#### Problem requirements:
Give back all the data exactly, line by line.

— START OF Data —

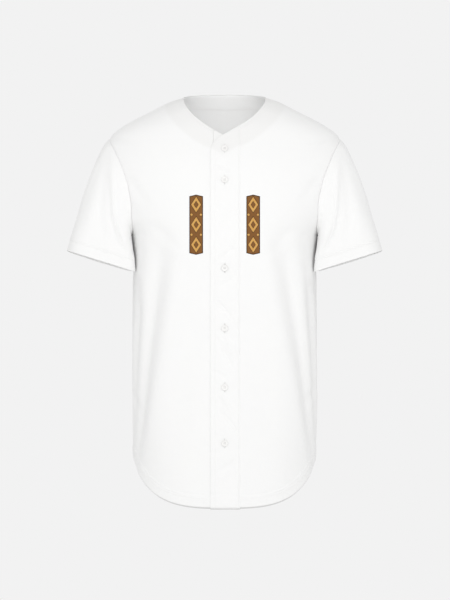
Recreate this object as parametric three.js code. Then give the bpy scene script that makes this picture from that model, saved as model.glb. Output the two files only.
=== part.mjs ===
// A short-sleeved baseball jersey in the hollow shape that it has when worn.
// Millimetres, +Z up. The front faces -Y and the wearer's left side is +X.
// The origin is midway between the shoulders, level with the neck ends of the shoulder seams.

import * as THREE from 'three';

// Cloth
const WALL = 1.5;
const BAND_WALL = 1.6;
const FACING_WALL = 1.2;
const SEAM_GAP = 0.3;
const ARMHOLE_GAP = 0.6;
const LAYER_GAP = 0.3;
const HEM_RELIEF = 0.6;
const BODY_HEM = 23;
const SLEEVE_HEM = 22;
const HEM_STEP = 1.5;
const SQUARENESS = 2.4;
const FOLD_EASE = 0.3;

// Landmarks on the body, as heights
const SHOULDER_TIP_Z = -79;
const UNDERARM_Z = -265;
const FRONT_HEM_Z = -782;
const BACK_HEM_Z = -785;
const HEM_RISE = 97;
const HEM_RISE_POWER = 1.6;
const BACK_NECK_Z = 6.6;
const V_POINT_X = -3;
const V_POINT_Z = -73;

// Armhole, as a loop on the body: how far it cuts in from the side, as a share of a quarter of the girth
const ARMHOLE_CUT = 0.41;
const ARMHOLE_SQUARENESS = 2.4;
const SEAM_TANGENT_STEP = 10;

// Front edges of the two fronts and their bands
const RIGHT_FRONT_EDGE = -22;
const LEFT_FRONT_EDGE = 20.3;
const BUTTON_BAND_COLUMNS = [-21.3, -12, -3, 8, 19.8];
const PLACKET_COLUMNS = [-27, -21.85, -12, -3, 8, 20.15, 29];
const PLACKET_CORNER_RISE = 28;
const PLACKET_CORNER_POWER = 1.45;
const PLACKET_DROP = 1.5;
const UNDERLAP_SLOPE = 0.56;

// Mesh rows from the hem up, and columns from the centre line to the side
const HEM_ROWS = 2;
const SIDE_ROWS = 11;
const ARMHOLE_ROWS = 12;
const COLUMNS = 14;
const SHOULDER_SHARES = [0.255, 0.51, 0.765, 0.883, 1];
const FRONT_SHARES = [0.168, 0.334, 0.502, 0.751, 1];
const BACK_SHARES = [0.24, 0.48, 0.7, 0.85, 1];
const FACING_ROWS = 2;
const OVER_SHOULDER = 1;
const UNDERARM_ROW_Z = -350;
const FRONT_SHOULDER_ROW_Z = -150;
const BACK_SHOULDER_ROW_Z = -120;

// How finely curves are measured, and how far a search for a height goes past the panels
const CURVE_STEPS = 200;
const SEARCH_STEPS = 40;
const SEARCH_MARGIN = 10;
const TURN_STEP = 0.004;
const HEIGHT_STEP = 0.5;

// Sleeve
const SLEEVE_ROWS = 10;
const SLEEVE_HEM_CENTRE = new THREE.Vector3(239.8, 0, -311);
const SLEEVE_HEM_REACH = new THREE.Vector3(62.2, 0, 19.2);
const SLEEVE_HEM_DEPTH = 70;
const SLEEVE_BACK_DROP = 3.5;
const SLEEVE_OUTER_END = new THREE.Vector3(0.3, 0, -0.954);
const SLEEVE_INNER_END = new THREE.Vector3(-0.03, 0, -1);
const FULL_FOLD_LENGTH = 100;
const ANGLE_STEP = 1;
const SHARE_STEP = 0.01;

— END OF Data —

#### Completed task:
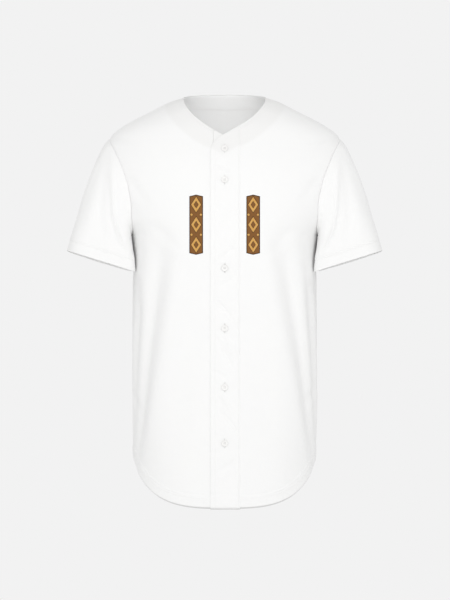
Recreate this object as parametric three.js code. Then give the bpy scene script that makes this picture from that model, saved as model.glb. Output the two files only.
=== part.mjs ===
// A short-sleeved baseball jersey in the hollow shape that it has when worn.
// Millimetres, +Z up. The front faces -Y and the wearer's left side is +X.
// The origin is midway between the shoulders, level with the neck ends of the shoulder seams.

import * as THREE from 'three';

// Cloth
const WALL = 1.5;
const BAND_WALL = 1.6;
const FACING_WALL = 1.2;
const SEAM_GAP = 0.3;
const ARMHOLE_GAP = 0.6;
const LAYER_GAP = 0.3;
const HEM_RELIEF = 0.6;
const BODY_HEM = 23;
const SLEEVE_HEM = 22;
const HEM_STEP = 1.5;
const SQUARENESS = 2.4;
const FOLD_EASE = 0.3;

// Landmarks on the body, as heights
const SHOULDER_TIP_Z = -79;
const UNDERARM_Z = -265;
const FRONT_HEM_Z = -782;
const BACK_HEM_Z = -785;
const HEM_RISE = 97;
const HEM_RISE_POWER = 1.6;
const BACK_NECK_Z = 6.6;
const V_POINT_X = -3;
const V_POINT_Z = -73;

// Armhole, as a loop on the body: how far it cuts in from the side, as a share of a quarter of the girth
const ARMHOLE_CUT = 0.41;
const ARMHOLE_SQUARENESS = 2.4;
const SEAM_TANGENT_STEP = 10;

// Front edges of the two fronts and their bands
const RIGHT_FRONT_EDGE = -22;
const LEFT_FRONT_EDGE = 20.3;
const BUTTON_BAND_COLUMNS = [-21.3, -12, -3, 8, 19.8];
const PLACKET_COLUMNS = [-27, -21.85, -12, -3, 8, 20.15, 29];
const PLACKET_CORNER_RISE = 28;
const PLACKET_CORNER_POWER = 1.45;
const PLACKET_DROP = 1.5;
const UNDERLAP_SLOPE = 0.56;

// Mesh rows from the hem up, and columns from the centre line to the side
const HEM_ROWS = 2;
const SIDE_ROWS = 11;
const ARMHOLE_ROWS = 12;
const COLUMNS = 14;
const SHOULDER_SHARES = [0.255, 0.51, 0.765, 0.883, 1];
const FRONT_SHARES = [0.168, 0.334, 0.502, 0.751, 1];
const BACK_SHARES = [0.24, 0.48, 0.7, 0.85, 1];
const FACING_ROWS = 2;
const OVER_SHOULDER = 1;
const UNDERARM_ROW_Z = -350;
const FRONT_SHOULDER_ROW_Z = -150;
const BACK_SHOULDER_ROW_Z = -120;

// How finely curves are measured, and how far a search for a height goes past the panels
const CURVE_STEPS = 200;
const SEARCH_STEPS = 40;
const SEARCH_MARGIN = 10;
const TURN_STEP = 0.004;
const HEIGHT_STEP = 0.5;

// Sleeve
const SLEEVE_ROWS = 10;
const SLEEVE_HEM_CENTRE = new THREE.Vector3(239.8, 0, -311);
const SLEEVE_HEM_REACH = new THREE.Vector3(62.2, 0, 19.2);
const SLEEVE_HEM_DEPTH = 70;
const SLEEVE_BACK_DROP = 3.5;
const SLEEVE_OUTER_END = new THREE.Vector3(0.3, 0, -0.954);
const SLEEVE_INNER_END = new THREE.Vector3(-0.03, 0, -1);
const FULL_FOLD_LENGTH = 100;
const ANGLE_STEP = 1;
const SHARE_STEP = 0.01;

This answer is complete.